What you should do — In the entries below, find every line holding the string "continues" and collect it.

## START Entries

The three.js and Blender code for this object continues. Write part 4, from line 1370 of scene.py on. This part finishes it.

## END Entries
## START Entries

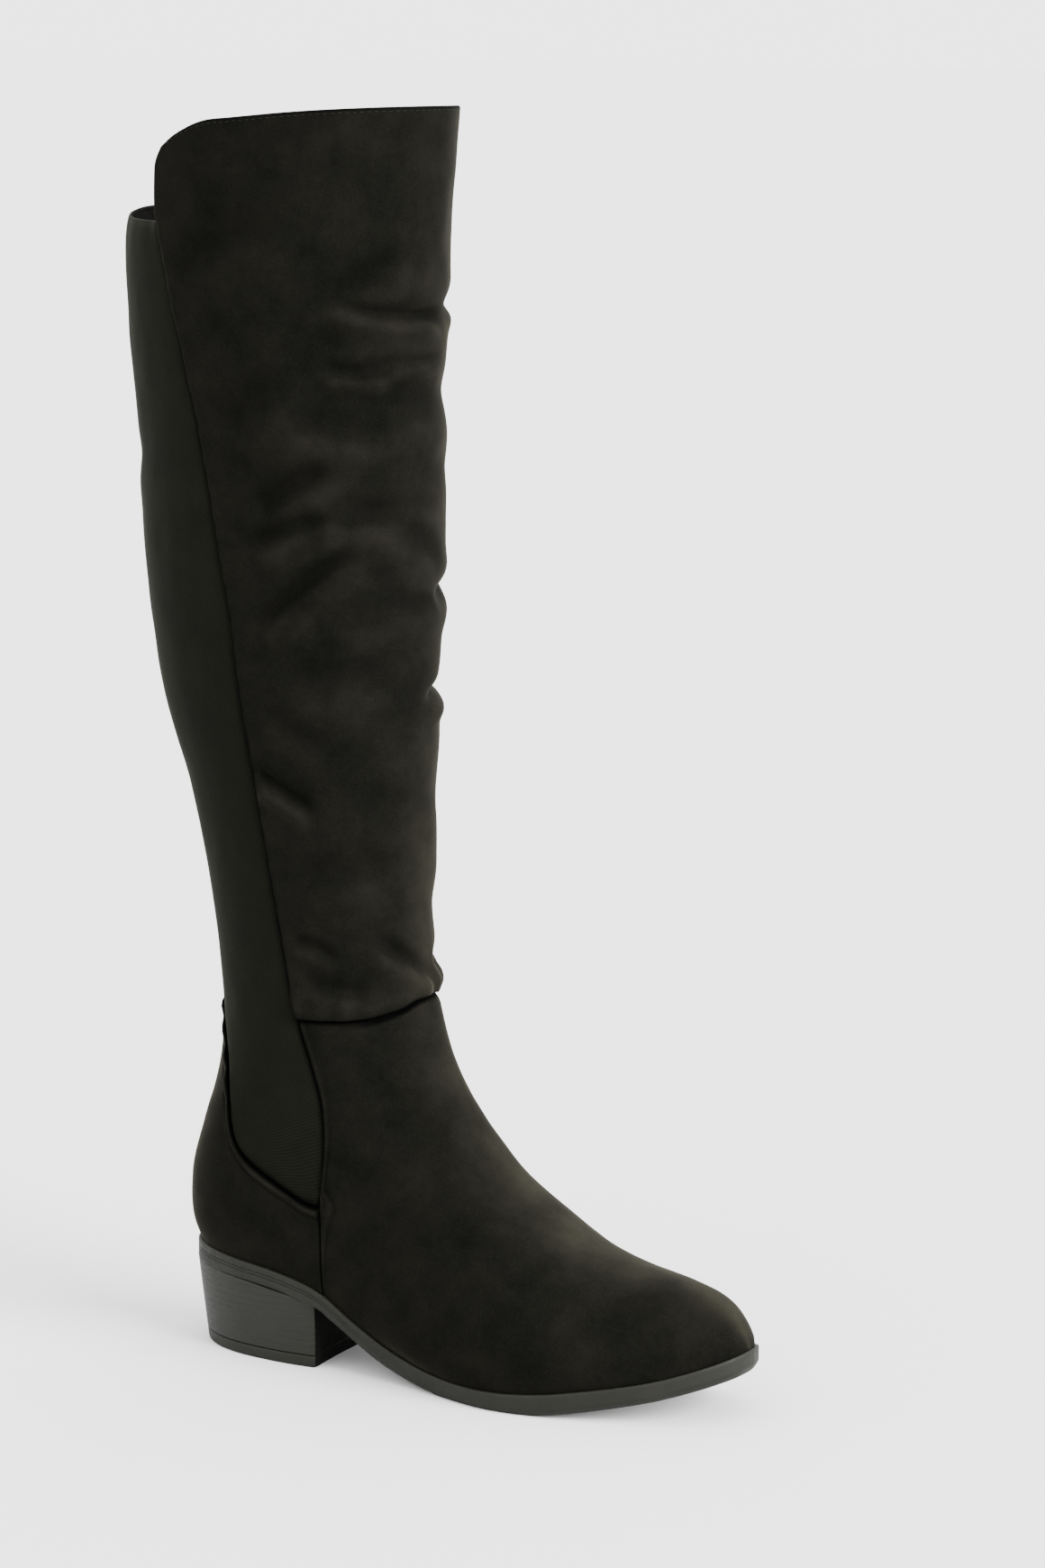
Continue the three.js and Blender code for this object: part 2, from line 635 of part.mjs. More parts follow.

## END Entries
## START Entries

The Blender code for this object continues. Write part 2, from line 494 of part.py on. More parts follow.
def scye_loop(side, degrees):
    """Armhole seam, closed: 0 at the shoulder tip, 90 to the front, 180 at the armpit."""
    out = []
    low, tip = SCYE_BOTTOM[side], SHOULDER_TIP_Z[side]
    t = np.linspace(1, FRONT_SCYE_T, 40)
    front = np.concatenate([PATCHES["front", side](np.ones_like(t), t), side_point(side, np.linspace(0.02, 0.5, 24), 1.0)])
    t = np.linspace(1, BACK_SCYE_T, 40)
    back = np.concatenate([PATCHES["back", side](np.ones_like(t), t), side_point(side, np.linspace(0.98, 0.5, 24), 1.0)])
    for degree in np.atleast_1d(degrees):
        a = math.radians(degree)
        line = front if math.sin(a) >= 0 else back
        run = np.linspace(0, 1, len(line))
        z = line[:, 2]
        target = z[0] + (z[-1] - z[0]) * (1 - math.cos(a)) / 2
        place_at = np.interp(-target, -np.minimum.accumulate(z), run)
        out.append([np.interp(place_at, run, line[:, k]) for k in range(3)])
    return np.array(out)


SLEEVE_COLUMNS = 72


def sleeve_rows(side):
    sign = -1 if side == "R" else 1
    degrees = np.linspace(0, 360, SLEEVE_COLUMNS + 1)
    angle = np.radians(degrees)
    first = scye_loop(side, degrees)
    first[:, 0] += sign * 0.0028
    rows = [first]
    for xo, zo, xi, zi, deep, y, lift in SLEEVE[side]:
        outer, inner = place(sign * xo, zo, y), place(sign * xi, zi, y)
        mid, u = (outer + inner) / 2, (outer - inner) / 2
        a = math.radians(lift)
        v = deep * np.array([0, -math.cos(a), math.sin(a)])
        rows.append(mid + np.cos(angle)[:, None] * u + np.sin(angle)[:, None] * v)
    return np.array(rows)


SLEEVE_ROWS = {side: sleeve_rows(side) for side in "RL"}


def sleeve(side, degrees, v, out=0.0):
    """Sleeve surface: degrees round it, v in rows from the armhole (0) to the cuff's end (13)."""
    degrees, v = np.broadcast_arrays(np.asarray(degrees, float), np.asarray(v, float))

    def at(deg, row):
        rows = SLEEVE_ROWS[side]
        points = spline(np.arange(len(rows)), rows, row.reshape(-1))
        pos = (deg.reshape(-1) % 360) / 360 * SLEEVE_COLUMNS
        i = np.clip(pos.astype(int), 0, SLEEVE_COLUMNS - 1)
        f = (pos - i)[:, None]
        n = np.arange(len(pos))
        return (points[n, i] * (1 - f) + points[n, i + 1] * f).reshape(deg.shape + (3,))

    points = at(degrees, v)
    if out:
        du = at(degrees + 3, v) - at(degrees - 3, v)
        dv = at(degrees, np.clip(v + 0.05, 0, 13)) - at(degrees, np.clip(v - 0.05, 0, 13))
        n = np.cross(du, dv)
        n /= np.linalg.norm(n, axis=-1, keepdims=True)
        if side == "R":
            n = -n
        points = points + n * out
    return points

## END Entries

Written solution —
The three.js and Blender code for this object continues. Write part 4, from line 1370 of scene.py on. This part finishes it.
The Blender code for this object continues. Write part 2, from line 494 of part.py on. More parts follow.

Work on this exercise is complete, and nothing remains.